Ce qui fait un débat, ce ne sont pas seulement les positions contraires et les confrontations verbales, c’est aussi l’argumentation qui crédibilise les propositions (s’il y en a). C’est aussi la conduite des protagonistes du débat qui doivent faire preuve d’humilité pour être entendus, d’assurance pour être retenus, de respect pour l’autre pour provoquer son adhésion, de détachement pour rester digne…
En plus de tout cela, on attend d’un débat qu’il suscite une convergence – au moins une prise de conscience plus forte – de faits qui en sont objets et/ou de valeurs qu’on souhaite défendre et partager.
Le débat de jeudi soir a-t-il rempli ces critères ?
L’humilité a manqué. Tout comme la force de l’argument (l’autorité de l’argument), les valeurs, les échanges constructifs, le respect réciproque et l’assurance. Chacun a voulu asséner sa vérité, sans finesse, sans élégance et sans recherche. La pensée unique dans tous ses états avec des gens qui dictaient aux autres leurs manières de voir, de penser…, des gens qui ne prenaient pas la peine d’écouter et qui se contentaient de verser dans les insultes. Les oppositions personnelles l’emportant souvent sur les visions que les uns et les autres ont de ce que le pays devrait être, de ce que la démocratie pourrait gagner. Les ressentiments personnels dont la plupart des Mauritaniens d’aujourd’hui ignorent les sources… C’est pourquoi la polémique stérile a pris le pas sur la discussion constructive.

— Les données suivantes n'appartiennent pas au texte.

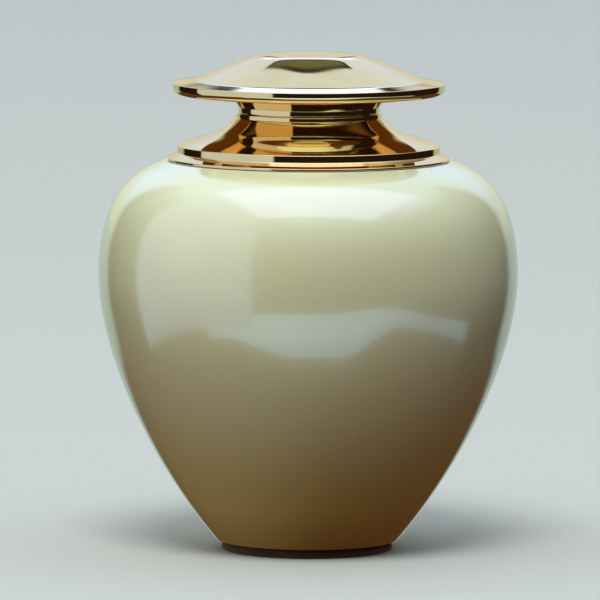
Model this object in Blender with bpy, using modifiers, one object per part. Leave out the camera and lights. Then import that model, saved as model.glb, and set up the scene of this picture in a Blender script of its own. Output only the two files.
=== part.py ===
"""Round cremation urn: lacquered metal vessel, polished neck flange, lift-off lid, foot pad.

Metres, +Z up. The origin is the centre of the foot pad's underside, on the urn's axis.
Every piece is turned about +Z from an outline of (radius, height) points.
"""
import math

import bmesh
import bpy
from mathutils import Vector

# Driving dimensions, in metres and degrees

TURN_STEPS = 40
SEAT_GAP = 0.0003           # between pieces that rest on each other

FOOT_RADIUS = 0.0390
FOOT_HEIGHT = 0.0040
FOOT_EDGE = 0.0008          # rounding of the pad's upper and lower edges

BODY_HEIGHT = 0.1747        # underside to the seat that carries the collar
BODY_WALL = 0.0020
BASE_OVERHANG = 0.0023      # the vessel's underside is this much wider than the pad
BELLY_RADIUS = 0.0960
BELLY_HEIGHT = 0.1227       # widest ring above the underside
MOUTH_RADIUS = 0.0500

RIM_RADIUS = 0.0600
FLANGE_WIDTH = 0.0046       # the collar's flange reaches this far past its rim
FLANGE_EDGE = 0.0009        # thickness of the flange's thin outer edge
SEAT_MARGIN = 0.0014        # the vessel's seat reaches this far past the flange
RIM_FOOT = 0.0032           # height at which the upright rim starts above the flange's underside
RIM_BAND = 0.0035
RIM_EDGE = 0.0006
FLARE_HEIGHT = 0.0128
NECK_BAND = 0.0021          # upright band that closes the flare at its top
NECK_RADIUS = 0.0332
COLLAR_WALL = 0.0022
THROAT_WALL = 0.0026
THROAT_LENGTH = 0.0140

PLUG_RADIUS = 0.0280
PLUG_CLEARANCE = 0.0004     # radial, in the collar's throat
PLUG_LENGTH = 0.0120
PLUG_WALL = 0.0025
PLUG_CHAMFER = 0.0008

LID_STEP = 0.0005           # the lid's neck is this much slimmer than the collar's
LID_NECK_STRAIGHT = 0.0004  # upright foot of the lid's neck, below its fillet
LID_NECK_FILLET = 0.0056
LID_WALL = 0.0022
LID_RADIUS = 0.0624
LID_EDGE_ROUND = 0.0003     # softens the corner between the brim and the edge band
LID_BAND = 0.00195          # upright outer edge
LID_ROLL_DROP = 0.00275     # the edge rolls under this far down and in
LID_ROLL_IN = 0.0030
UNDERSIDE_ANGLE = 4.5
BRIM_ANGLE = 8.0
BRIM_WIDTH = 0.0104
CONE_ANGLE = 23.6
CROWN_FLAT = 0.0160         # radius of the level disc on top
CROWN_ROUNDING = 0.0370
BEND_BLEND = 0.0028         # the cone runs out into the brim over this width
CAVITY_MARGIN = 0.0074      # solid metal left between the lid's hollow and its edge

# Shape of the vessel's two profile curves, as shares of each curve's own reach and height

SHOULDER_RISE = 0.84
SHOULDER_REACH = 0.205
SHOULDER_DROP = 0.06
FLANK_DROP = 0.275
FLANK_REACH = 0.605
FLANK_RISE = 0.318

# Shape of the collar's flare, in the same way

FLARE_OUT = 0.36
FLARE_DOWN = 0.74
FLARE_IN = 0.66
FLARE_UP = 0.50

# Sizes that follow from the dimensions

FLANGE_RADIUS = RIM_RADIUS + FLANGE_WIDTH
BODY_BASE = FOOT_HEIGHT + SEAT_GAP
BODY_SEAT = BODY_BASE + BODY_HEIGHT
COLLAR_BASE = BODY_SEAT + SEAT_GAP
RIM_TOP = COLLAR_BASE + RIM_FOOT + RIM_BAND
COLLAR_TOP = RIM_TOP + FLARE_HEIGHT + NECK_BAND
LID_BASE = COLLAR_TOP + SEAT_GAP
LID_NECK_HEIGHT = LID_NECK_STRAIGHT + LID_NECK_FILLET


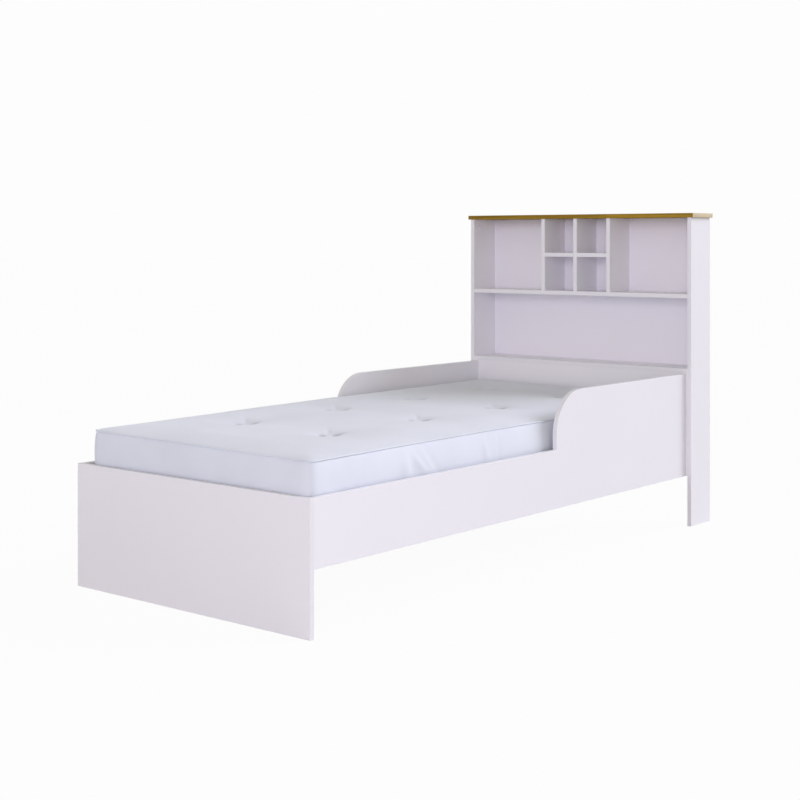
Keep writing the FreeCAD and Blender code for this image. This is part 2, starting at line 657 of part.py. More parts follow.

L’élite mauritanienne n’a pas encore acquis de compétences particulières dans l’art de la prise de parole en public, laquelle demande des prédispositions et un entretien constant. Nous avons longtemps été «domestiqués» par la culture de la convenance et nos leaders ne prennent la parole qu’entourés de leurs partisans. C’est pourquoi les conférences de presse se transforment rapidement en meetings où les questions des journalistes sont perçues comme des remises en cause des vérités assénées par le chef, d’où l’hostilité très souvent exprimée séance tenante.
Je crois que c’est Freud qui a dit que le premier homme qui a utilisé l’insulte au lieu de prendre son galet ou son bâton, celui-là était le précurseur de la civilisation. Pour le père de la psychanalyse, le passage du réflexe brutal et meurtrier que constitue l’agression physique à la vindicte langagière, ce passage est un acte fondateur de la civilisation. Au cours du débat de jeudi soir, nous avons assisté au processus inverse…
Ce n’est pas pour autant que l’on dira que ce débat a tué le débat. Espérons plutôt que ce premier ratage corrigera ceux qui suivront.   

1 commentaire:

  1. Bien dit OUMEIR,
    Merci pour la leçon à nos brillants politiciens,
    Ils sont trop loin de comprendre le sens des débats des politiciens responsables ! ! !, d’une Nation qui soufre des leurs pratiques. C’est dommage très dommage.